SECTION 6.3 Action upon Instruction.
(a) In accordance with the Transaction Documents, the Administrator shall, by written instruction, direct the Underlying Trustee in the management and administration of the Underlying Trust.
(b) Subject to Section 6.1, the Underlying Trustee shall not be required to take any action hereunder or under any other Transaction Document if the Underlying Trustee shall have reasonably determined or been advised by counsel that such action is likely to result in liability on the part of the Underlying Trustee or is contrary to the terms hereof or of any other Transaction Document or is otherwise contrary to law.

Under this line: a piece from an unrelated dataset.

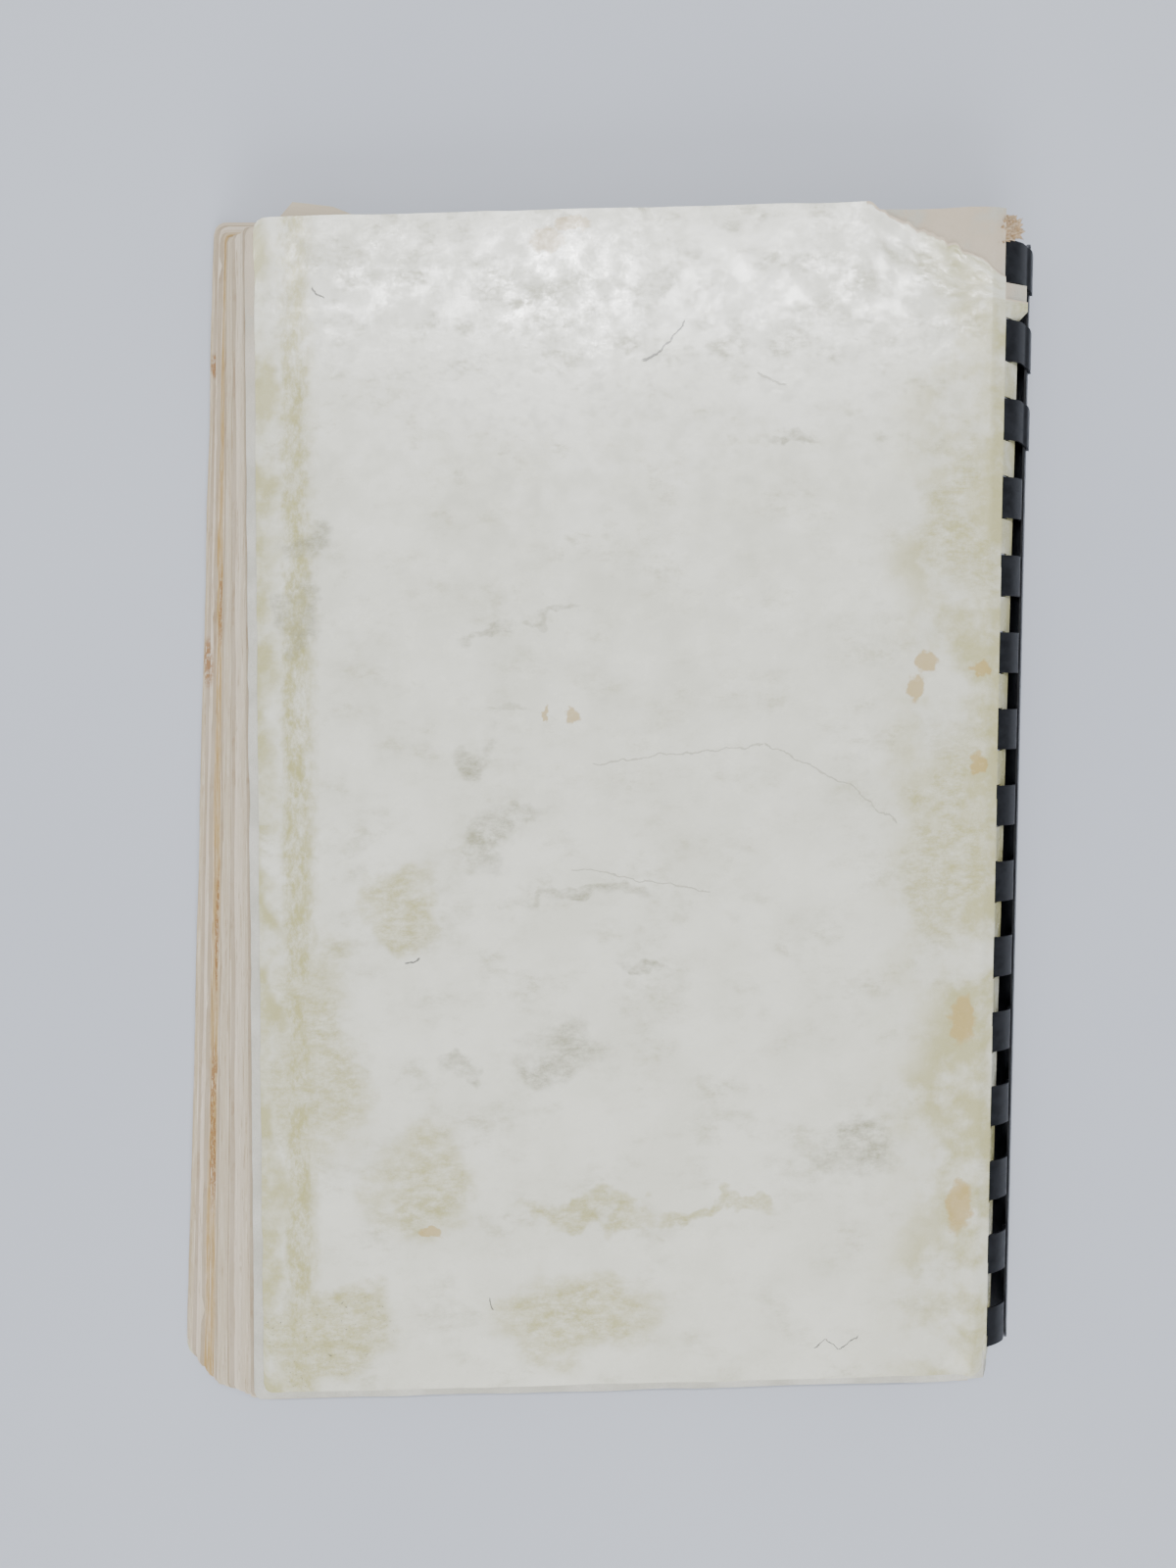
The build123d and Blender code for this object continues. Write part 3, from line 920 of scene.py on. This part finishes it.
scrap("torn_scrap_1", (5.2, 105.7, 9.6), (2.0, 1.7, 2.0), -20, 41)
scrap("torn_scrap_2", (3.4, 104.4, 10.4), (1.4, 1.2, 1.4), 10, 42)
scrap("torn_scrap_3", (4.8, 107.0, 10.0), (1.2, 1.1, 1.3), -5, 43)


# ---- floor, camera and light ----

def floor_material():
    m = Shader("floor_paper")
    geometry = m.nodes.new("ShaderNodeNewGeometry")
    drift = m.nodes.new("ShaderNodeTexNoise")
    m.links.new(geometry.outputs["Position"], drift.inputs["Vector"])
    drift.inputs["Scale"].default_value = 7.0
    drift.inputs["Detail"].default_value = 5.0
    base = m.mix(m.fade(drift.outputs["Fac"], 0.3, 0.7), FLOOR_DARK, FLOOR_PALE)
    m.set(Base_Color=base, Roughness=0.6, Specular_IOR_Level=0.3)
    return m.material


floor_mesh = bpy.data.meshes.new("floor")
floor_steps = np.linspace(-FLOOR_HALF, FLOOR_HALF, 9)
floor_points = [(x, y, 0.0) for x in floor_steps for y in floor_steps]
floor_faces = [
    (i * 9 + j, (i + 1) * 9 + j, (i + 1) * 9 + j + 1, i * 9 + j + 1)
    for i in range(8)
    for j in range(8)
]
floor_mesh.from_pydata(floor_points, [], floor_faces)
floor_mesh.materials.append(floor_material())
floor = bpy.data.objects.new("floor", floor_mesh)
bpy.context.scene.collection.objects.link(floor)

camera_data = bpy.data.cameras.new("camera")
camera_data.sensor_fit = "VERTICAL"
camera_data.sensor_height = 36.0
camera_data.lens = 36.0
camera_data.clip_start = 0.01
camera = bpy.data.objects.new("camera", camera_data)
turned = (
    Matrix.Rotation(radians(-3.465), 4, "Y")
    @ Matrix.Rotation(radians(-3.647), 4, "X")
    @ Matrix.Rotation(radians(0.281), 4, "Z")
)
camera_place = Vector((-0.02088, 0.02453, 0.30829))
camera.matrix_world = Matrix.Translation(camera_place) @ turned
bpy.context.scene.collection.objects.link(camera)
bpy.context.scene.camera = camera


def area_light(name, place, target, size, power, colour=(1, 1, 1), shape="SQUARE", spread=180):
    data = bpy.data.lights.new(name, "AREA")
    data.shape = shape
    data.size = size
    data.energy = power
    data.color = colour
    data.spread = radians(spread)
    light = bpy.data.objects.new(name, data)
    light.location = place
    light.rotation_euler = (Vector(target) - Vector(place)).to_track_quat("-Z", "Y").to_euler()
    bpy.context.scene.collection.objects.link(light)
    return light


middle = (Vector(cad_box[0]) + Vector(cad_box[1])) / 2
area_light("overhead", (-0.10, -0.45, 1.3), middle, 0.7, 2.0, (1.0, 0.99, 0.97))
area_light("tail", (0.05, -0.82, 0.6), middle, 0.6, 7.0, (0.98, 0.99, 1.0))
area_light("ceiling", (0.0, 0.0, 5.0), (0.0, 0.0, 0.0), 8.0, 90.0, (0.97, 0.98, 1.0))
area_light("fill_head", (0.9, 1.1, 1.3), middle, 1.0, 2.2, (0.95, 0.97, 1.0))
area_light("fill_fore", (-1.3, 0.2, 0.9), middle, 0.8, 2.0, (0.97, 0.98, 1.0))

# A row of small lamps stands where the gloss of the back cover's head mirrors it to the camera.
up = to_world([[0, 0, 1], [0, 0, 0]])
cover_up = Vector((up[0] - up[1]).tolist()).normalized()
cover_up = Matrix.Rotation(radians(DRAPE_SLOPE), 4, "Y") @ cover_up
for i in range(LAMPS):
    mirror_u = -125.0 + i * 118.0 / (LAMPS - 1)
    spot = Vector(to_world([[mirror_u, 95.0 + rng.normal(0, 0.8), 11.4]])[0])
    ray = (spot - camera_place).normalized()
    mirrored = ray - 2 * ray.dot(cover_up) * cover_up
    lamp_at = spot + mirrored * (LAMP_HEIGHT / mirrored.z)
    strength = 0.6 * (1.6 if i in BRIGHT_LAMPS else rng.uniform(0.6, 1.0))
    area_light(f"lamp_{i:02d}", lamp_at, spot, 0.022, strength, shape="DISK")

world = bpy.data.worlds.new("studio")
world.use_nodes = True
sky = world.node_tree.nodes["Background"]
sky.inputs["Color"].default_value = (0.83, 0.87, 0.95, 1)
sky.inputs["Strength"].default_value = 0.4
bpy.context.scene.world = world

(c) Whenever the Underlying Trustee is unable to decide between alternative courses of action permitted or required by the terms of this Agreement or any other Transaction Document or is unsure as to the application of any provision of this Agreement or any other Transaction Document or any such provision is ambiguous as to its application, or is, or appears
to be, in conflict with any other applicable provision, or in the event that this Agreement permits any determination by the Underlying Trustee or is silent or is incomplete as to the course of action that the Underlying Trustee is required to take with respect to a particular set of facts, the Underlying Trustee shall promptly give notice (in such form as shall be appropriate under the circumstances) to the Certificateholder and Administrator requesting instruction as to the course of action to be adopted or application of such provision, and to the extent the Underlying Trustee acts or refrains from acting in good faith in accordance with any written instruction of the Administrator or the Certificateholder received, the Underlying Trustee shall not be liable on account of such action or inaction to any Person. If the Underlying Trustee shall not have received appropriate instruction within ten days of such notice (or within such shorter period of time as reasonably may be specified in such notice or may be necessary under the circumstances) it may, but shall be under no duty to, take or refrain from taking such action, not inconsistent with this Agreement or the other Transaction Documents, as it shall deem to be in the best interests of the Settlor, and shall have no liability to any Person for such action or inaction.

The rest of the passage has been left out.